La torture alors, la torture toujours
Au TNL, Laurent Meininger a décidé de porter «La Question» d‘Henri Alleg au théâtre et de faire de Stanislas Nordey son porte-parole. C’est une réussite
«La Question» est un témoignage, un terrible, un épouvantable témoignage sur la torture, ce que des hommes peuvent faire subir à d’autres hommes, au nom des intérêts supérieurs d’une nation, d’une «civilisation», d’une croyance, en toute certitude, en toute haine, en tout mépris assumés. Mais ce qui est remarquable, et c’est essentiel, ce livre n’est pas un cri, mais il prend la forme d’un constat. Audelà de toute subjectivité, il vise à l’objectivité dans la précision et les détails de son exposé. 1957, guerre d’Algérie. Henri Alleg, journaliste, Français membre du parti communiste algérien, est arrêté. Il va être longuement torturé, comme tant d’autres alors.
Henri Alleg fait un relevé pointilleux des circonstances et des faits: description des lieux, nom et personnalité des protagonistes, verbatim de leurs déclarations, descriptions des différents moyens de torture, de leurs effets physiques et psychiques. L’exacte mesure de ce qui a été une politique systématique. Le réalisme strict du propos nous convainc – c’est un cahier à charge – tout en suscitant en nous l’effroi de ce que cet homme a supporté, l’admiration pour sa volonté sans faille. Ce réalisme ne nous enferme pas dans une empathie réductrice : le catalogue de faits nous amène à faire le lien avec tant d’autres situations similaires, dont certaines épouvantablement contemporaines. La torture alors, la torture toujours.
«Happé, interpellé» par ce texte et par la perpétuation de ce qu’il donnait à découvrir, Laurent Meininger a décidé de le porter au théâtre et de faire de Stanislas Nordey le porte-parole d’Henri Alleg. C’est une réussite.

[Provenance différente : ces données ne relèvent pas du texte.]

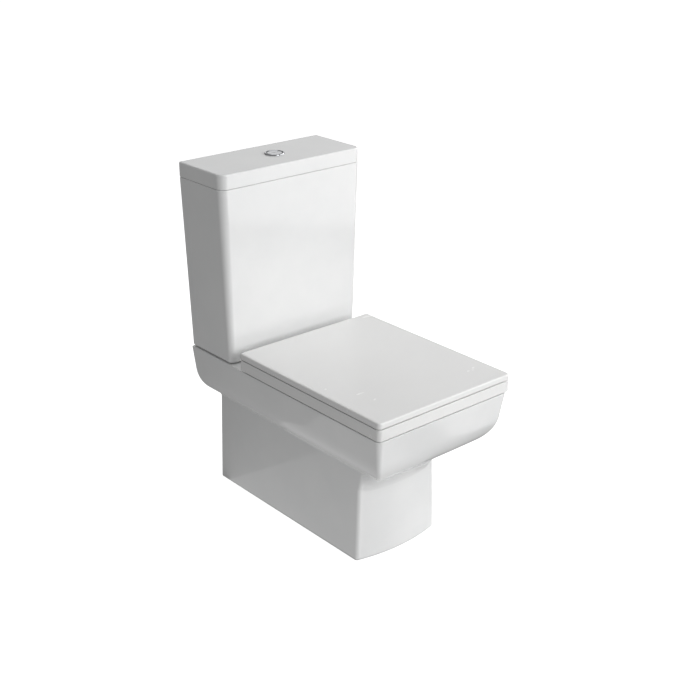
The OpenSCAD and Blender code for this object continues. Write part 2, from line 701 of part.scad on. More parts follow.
// ---- seat ----
function seat_plan(t) = plan(seat_hw - t, front_y + t, seat_back_y - t, seat_corner - t, seat_corner - t, 0, 5);
hole_cy = front_y + 40 + seat_hole_length / 2;
function hole_plan(t) = egg(seat_hole_width / 2 + t, hole_cy, seat_hole_length / 2 + t, seat_hole_length / 2 + t, 0.72, 40);
notch_in = hinge_pitch / 2 - 36;
notch_out = hinge_pitch / 2 + 10.5;
module seat_ring() {
  color(seat_white) difference() {
    union() {
      difference() {
        loft([seat_plan(2), seat_plan(0.5), seat_plan(0), seat_plan(0), seat_plan(0.5), seat_plan(1.7)],
          [0, 0.7, 2, ring_height - 2, ring_height - 0.7, ring_height] + [for (i = [0:5]) ring_z]);
        // hollow underside
        difference() {
          loft([seat_plan(6), seat_plan(6)], [ring_z - 1, ring_z + ring_height - 9]);
          loft([hole_plan(6), hole_plan(9)], [ring_z - 2, ring_z + ring_height]);
          translate([-hinge_pitch / 2 - 40, hinge_y - 20, ring_z - 2]) cube([hinge_pitch + 80, 60, 40]);
          for (s = [-1, 1]) for (y = [-0.62, 0.1])
            translate([s * (seat_hw - 34), y * wall_y, ring_z - 2]) cylinder(r = 11, h = 30);
          for (y = [-0.78:0.26:0.2]) translate([-seat_hw, y * wall_y, ring_z - 2]) cube([seat_width, 3, 30]);
        }
        loft([hole_plan(2), hole_plan(0), hole_plan(0.6), hole_plan(3.5), hole_plan(9)],
          [ring_z - 1, ring_z + 8, ring_z + ring_height - 7, ring_z + ring_height - 2.5, ring_z + ring_height + 0.5]);
        // room for posts and lid knuckles, and the rounded heel
        for (s = [-1, 1]) translate([s > 0 ? notch_in : -notch_out, hinge_y - knuckle_r - 4, ring_z - 5])
          cube([notch_out - notch_in, 80, 60]);
        translate([-seat_hw - 5, hinge_y, hinge_z]) difference() {
          translate([0, 0, -40]) cube([seat_width + 10, 60, 80]);
          translate([-1, 0, 0]) rotate([0, 90, 0]) cylinder(r = heel_r, h = seat_width + 20);
        }
      }
      both() translate([notch_out, hinge_y, hinge_z]) rotate([0, 90, 0]) cylinder(r = knuckle_r, h = 20);
    }
    both() translate([hinge_pitch / 2, hinge_y, hinge_z]) rotate([0, 90, 0]) cylinder(r = pin_r + pin_fit, h = 28);
  }
}
module seat_lid() {
  color(seat_white) difference() {
    union() {
      difference() {
        loft([seat_plan(1.7), seat_plan(0.4), seat_plan(0), seat_plan(0.4), seat_plan(1.5), seat_plan(4)],
          [0, 1, 3, seat_lid_height - 2.4, seat_lid_height - 0.9, seat_lid_height] + [for (i = [0:5]) slid_z]);
        difference() {
          loft([seat_plan(7), seat_plan(9)], [slid_z - 1, slid_z + seat_lid_height - 6]);
          translate([-hinge_pitch / 2 - 45, hinge_y - 22, slid_z - 2]) cube([hinge_pitch + 90, 60, 30]);
          for (x = [-120:60:120]) translate([x - 1.2, front_y, slid_z + 2]) cube([2.4, projection, 20]);
          for (s = [-1, 1]) for (y = [-0.7, 0.02])
            translate([s * (seat_hw - 26), y * wall_y, slid_z - 2]) cylinder(r = 9, h = 30);
        }
      }
      both() intersection() {
        translate([notch_in + knuckle_gap, hinge_y, hinge_z]) union() {
          rotate([0, 90, 0]) cylinder(r = knuckle_r, h = 17);
          translate([0, -knuckle_r, 0]) cube([17, knuckle_r + 9, 20]);
        }
        translate([0, hinge_y - 40, 0]) cube([200, 80, slid_z + 3]);
      }
    }
    both() translate([notch_in - 5, hinge_y, hinge_z]) rotate([0, 90, 0]) cylinder(r = pin_r + pin_fit, h = 28);
  }
}
module seat_buffers() {
  color([0.8, 0.81, 0.82]) for (s = [-1, 1]) for (y = [-0.62, 0.1])
    translate([s * (seat_hw - 34), y * wall_y, rim_height + 0.3]) {
      cylinder(r1 = 7, r2 = 8, h = 1.2);
      translate([0, 0, 1.2]) cylinder(r = 8, h = seat_gap - 1.6);
    }
}
module lid_buffers() {
  color([0.8, 0.81, 0.82]) for (s = [-1, 1]) for (y = [-0.7, 0.02])
    translate([s * (seat_hw - 26), y * wall_y, ring_z + ring_height + 0.3]) cylinder(r1 = 5.4, r2 = 6.2, h = lid_gap - 0.4);
}
// ---- hinge ----
module hinge_posts() {
  color(chrome) at_hinge() difference() {
    union() {
      translate([0, 0, rim_height + 2]) cylinder(r = 9.5, h = 3);
      translate([-7, -8, rim_height + 2]) cube([14, 16, hinge_height - 2]);
      translate([-7, 0, hinge_z]) rotate([0, 90, 0]) cylinder(r = 9, h = 14);
    }
    translate([-20, 0, hinge_z]) rotate([0, 90, 0]) cylinder(r = pin_r, h = 40);
    translate([0, 0, rim_height]) cylinder(r = stud_r, h = stud_in);
  }
}
module hinge_pins() {
  color(steel) both() translate([notch_in + 2, hinge_y, hinge_z]) rotate([0, 90, 0]) cylinder(r = pin_r, h = notch_out - notch_in + 14);
}
module hinge_pads() { color(rubber) at_hinge() translate([0, 0, rim_height + 0.2]) tube(12.5, 4.2, 1.6); }
module hinge_studs() { color(steel) at_hinge() translate([0, 0, rim_height - 44]) cylinder(r = stud_r, h = 44 + stud_in); }
module hinge_bushes() {
  color(rubber) at_hinge() translate([0, 0, rim_height - plat_t - 3.3]) difference() {
    union() { cylinder(r = 13, h = 3); cylinder(r1 = bush_r - 0.5, r2 = bush_r - 1, h = 10); }
    translate([0, 0, -1]) cylinder(r = 4.1, h = 30);
  }
}
module hinge_nuts() {
  color(plastic) at_hinge() translate([0, 0, rim_height - plat_t - 17]) difference() {
    union() {
      cylinder(r = 8, h = 13.4);
      translate([0, 0, 11]) cylinder(r = 12, h = 2.4);
      for (s = [-1, 1]) translate([s * 10 - 5, -1.8, 0]) cube([10, 3.6, 11]);
    }
    translate([0, 0, -1]) cylinder(r = 4, h = 30);
  }
}

pan();
bowl_shell();
flush_channel();
trapway();
foot();
cistern();
cistern_lid();
button_bezel();
bezel_nut();
full_flush_button();
half_flush_button();
full_push_rod();
half_push_rod();
flush_valve_body();
flush_valve_cap();
flush_tube();
flush_seal();
flush_valve_washer();
flush_valve_backnut();
fill_valve_body();
fill_valve_cap();
fill_float();
float_link();
fill_lever();
lever_pin();
fill_valve_washer();
fill_valve_backnut();
coupling_plate();
coupling_bolts();
coupling_washers();
coupling_nuts();
coupling_gasket();
seat_ring();
seat_lid();
seat_buffers();
lid_buffers();
hinge_posts();
hinge_pins();
hinge_pads();
hinge_studs();
hinge_bushes();
hinge_nuts();
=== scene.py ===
import json
import math
import bpy
import bmesh
import numpy as np
from mathutils import Matrix, Vector

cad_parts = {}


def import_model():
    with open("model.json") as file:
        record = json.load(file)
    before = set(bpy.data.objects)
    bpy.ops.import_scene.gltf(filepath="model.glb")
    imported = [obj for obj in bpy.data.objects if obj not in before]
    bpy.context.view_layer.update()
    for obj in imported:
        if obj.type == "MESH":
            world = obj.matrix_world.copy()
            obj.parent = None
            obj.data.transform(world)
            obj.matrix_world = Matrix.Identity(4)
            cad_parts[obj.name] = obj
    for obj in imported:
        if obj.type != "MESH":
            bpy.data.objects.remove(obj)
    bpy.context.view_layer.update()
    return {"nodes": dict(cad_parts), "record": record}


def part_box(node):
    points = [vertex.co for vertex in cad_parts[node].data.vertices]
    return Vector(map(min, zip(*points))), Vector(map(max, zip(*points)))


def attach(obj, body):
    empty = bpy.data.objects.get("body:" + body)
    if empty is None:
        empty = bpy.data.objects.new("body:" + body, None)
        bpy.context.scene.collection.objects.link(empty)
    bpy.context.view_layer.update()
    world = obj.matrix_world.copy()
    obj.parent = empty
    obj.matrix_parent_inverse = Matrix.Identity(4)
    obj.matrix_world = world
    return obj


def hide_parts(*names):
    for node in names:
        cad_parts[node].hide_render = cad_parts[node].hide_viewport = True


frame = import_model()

rad = math.radians
sin, cos, tan, pi = math.sin, math.cos, math.tan, math.pi
PER_M = 1000                    # millimetres in a metre: shapes are written in millimetres
SIDES = (-1, 1)                 # left and right


def mmbox(name):
    """Lowest and highest corner of a CAD node, in millimetres."""
    lo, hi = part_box(name)
    return np.array(lo) * PER_M, np.array(hi) * PER_M


# ---------------------------------------------------------------- materials
class Mat:
    """A node material. Uniform values go straight on the shader's sockets."""

    def __init__(self, name, **values):
        self.m = bpy.data.materials.new(name)
        self.m.use_nodes = True
        self.t = self.m.node_tree
        self.b = self.t.nodes["Principled BSDF"]
        for k, x in values.items():
            self.b.inputs[k].default_value = x
        self.co = self.n("ShaderNodeTexCoord").outputs["Object"]

    def n(self, kind, **settings):
        o = self.t.nodes.new(kind)
        for k, x in settings.items():
            setattr(o, k, x)
        return o

    def link(self, a, b):
        self.t.links.new(a, b)

    def noise(self, scale, detail=3, rough=0.5, stretch=None):
        o = self.n("ShaderNodeTexNoise")
        o.inputs["Scale"].default_value = scale
        o.inputs["Detail"].default_value = detail
        o.inputs["Roughness"].default_value = rough
        src = self.co
        if stretch:
            mp = self.n("ShaderNodeMapping")
            mp.inputs["Scale"].default_value = stretch
            self.link(src, mp.inputs["Vector"])
            src = mp.outputs[0]
        self.link(src, o.inputs["Vector"])
        return o.outputs["Fac"]

    def span(self, src, a, b, lo=0.3, hi=0.7):
        """Maps lo..hi of the source onto a..b."""
        o = self.n("ShaderNodeMapRange")
        o.inputs["From Min"].default_value = lo
        o.inputs["From Max"].default_value = hi
        o.inputs["To Min"].default_value = a
        o.inputs["To Max"].default_value = b
        self.link(src, o.inputs["Value"])
        return o.outputs["Result"]

    def mix(self, fac, a, b):
        o = self.n("ShaderNodeMix", data_type="RGBA")
        for s, x in ((o.inputs["Factor"], fac), (o.inputs["A"], a), (o.inputs["B"], b)):
            if hasattr(x, "is_output"):
                self.link(x, s)
            else:
                s.default_value = x
        return o.outputs["Result"]

    def add(self, a, b):
        o = self.n("ShaderNodeMath", operation="ADD")
        self.link(a, o.inputs[0])
        self.link(b, o.inputs[1])
        return o.outputs[0]

    def bump(self, src, strength, dist, prev=None):
        o = self.n("ShaderNodeBump")
        o.inputs["Strength"].default_value = strength
        o.inputs["Distance"].default_value = dist
        self.link(src, o.inputs["Height"])
        if prev is not None:
            self.link(prev, o.inputs["Normal"])
        return o.outputs["Normal"]

    def drift(self, a, b, *noise):
        """Two close colours that drift into each other with a noise."""
        return self.mix(self.span(self.noise(*noise), 0, 1), a, b)

    def painted_fold_shade(self, dark, colour, reach, lo=0.35, hi=0.95, only_local=True):
        """The colour with painted shade: darkened where the surface turns in on itself within reach, in
        metres.
        """
        o = self.n("ShaderNodeAmbientOcclusion", samples=4, only_local=only_local)
        o.inputs["Distance"].default_value = reach
        return self.mix(self.span(o.outputs["AO"], 0, 1, lo, hi), dark, colour)

    def to(self, src, socket):
        self.link(src, self.b.inputs[socket])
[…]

Au fond du plateau, deux rideaux aux fils tissés, suspendus l’un devant l’autre, dont les mouvements alternés rythment le propos, échos visuels aux péripéties du récit. Des faisceaux de lumières suivent le narrateur ; leurs variations sont révélatrices de ce qu’il subit, de ce qu’il ressent. Mais surtout, délicatement mis en espace – tout se joue au centimètre, tout se joue en temps suspendu, comme au ralenti – Stanislas Nordey multiplie la force du texte. Dans sa présence scénique – un geste esquissé, un pas suspendu, un silence figé, une avancée vers nous, un recul au fond du plateau – et dans cette diction qui lui est si caractéristique, exactement soulignée, si claire, si scandée, qui nous envoûte pour mieux nous faire comprendre et ressentir ce qu’elle dit et suggère.
Cette pièce, effectivement, met en question le monde dans lequel nous vivons, met en question notre (in)humanité, nous met en question.
: Dans sa présence scénique – un geste esquissé, un pas suspendu, un silence figé, une avancée vers nous, un recul au fond du plateau.